Despite a difficult attitude, Ro works with the crew to locate Orta. Ultimately, they head to the third moon Vallor I where they believe he is based. Meanwhile, Ro receives a secret communication from Admiral Kennelly and tells him all is going exactly as he predicted. The next day, the away team prepares to beam down, but discovers Ensign Ro had pre-empted them by beaming down six hours earlier. They follow her, and are promptly captured by Orta and his people. Orta, who was disfigured by Cardassian torture, tells them that he felt abducting them was necessary, and says that the Bajorans were not responsible for the attack.
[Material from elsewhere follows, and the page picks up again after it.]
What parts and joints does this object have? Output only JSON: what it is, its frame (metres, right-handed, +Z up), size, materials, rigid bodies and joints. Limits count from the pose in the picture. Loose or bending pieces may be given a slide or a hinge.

Picard finds himself inclined to believe Orta, but confines Ro to quarters for her unauthorized beam down. Guinan, who has befriended Ro, goes to see her, and after learning more is going on than meets the eye, convinces Ro to talk to Picard. Ro reveals that she is on a secret mission by Kennelly to offer Orta Federation weapons in exchange for returning to the camps. Given her experiences, she no longer knows what to do or whom to trust. Picard decides that the best course might be to actually take Orta back to the camps, and see what occurs. However, as the Enterprise escorts a Bajoran cruiser to the camp, two Cardassian ships cross the border and demand the Enterprise leave the ship to them. Picard initially refuses, and the Cardassians give him an hour to reconsider. Far from helping, Kennelly insists that the Cardassian treaty is the more important issue and orders Picard to withdraw.

Picard withdraws, and the Bajoran cruiser is destroyed. However, suspecting a chain of events like this might occur, Picard had ensured no one was aboard, and had the ship operated remotely. Picard informs Kennelly that the Bajoran ships are so old and obsolete that they were incapable of even reaching the Solarion IV settlement, much less attacking it, and suggests that the Cardassians staged everything, hoping to find someone like Kennelly, naive enough to help them solve their problems. With the mystery solved and the mission accomplished, Ro accepts Picard's offer to remain in Starfleet and join the Enterprise crew.

== Casting and impact ==
Actress Michelle Forbes was cast as the troubled Bajoran Starfleet officer Ro Laren, who would become a very popular character on The Next Generation. She was offered lead roles on both Star Trek: Deep Space Nine and Star Trek: Voyager, and attempts were made to set the Ro Laren character up for a role on those series, but it did not work out. One impact of this was that the character Kira Nerys was created as a replacement for Ro Laren on Star Trek: Deep Space Nine, played by actress Nana Visitor.

== Reception ==
Variety listed "Ensign Ro" as one of the top-15 episodes of Star Trek: The Next Generation.

The A.V. Club gave the episode an A− and said that the new character Ro was "terrific".

The character of Ensign Ro led to a recurring role on the series, and was an influential and popular character for the Star Trek franchise. In The Deep Space Nine Companion, Ro is said to be one of the reasons Bajor was picked for the then-new spin-off that became Star Trek: Deep Space Nine. Ensign Ro inspired the character Kira on that show when the original actress was not available.

== Releases ==
On October 22, 1996, this episode and "Silicon Avatar" were released on LaserDisc in the United States.

The episode was later released in the United States on November 5, 2002, as part of the season-five DVD box set. The first Blu-ray release was in the United States on November 18, 2013, followed by the United Kingdom the next day.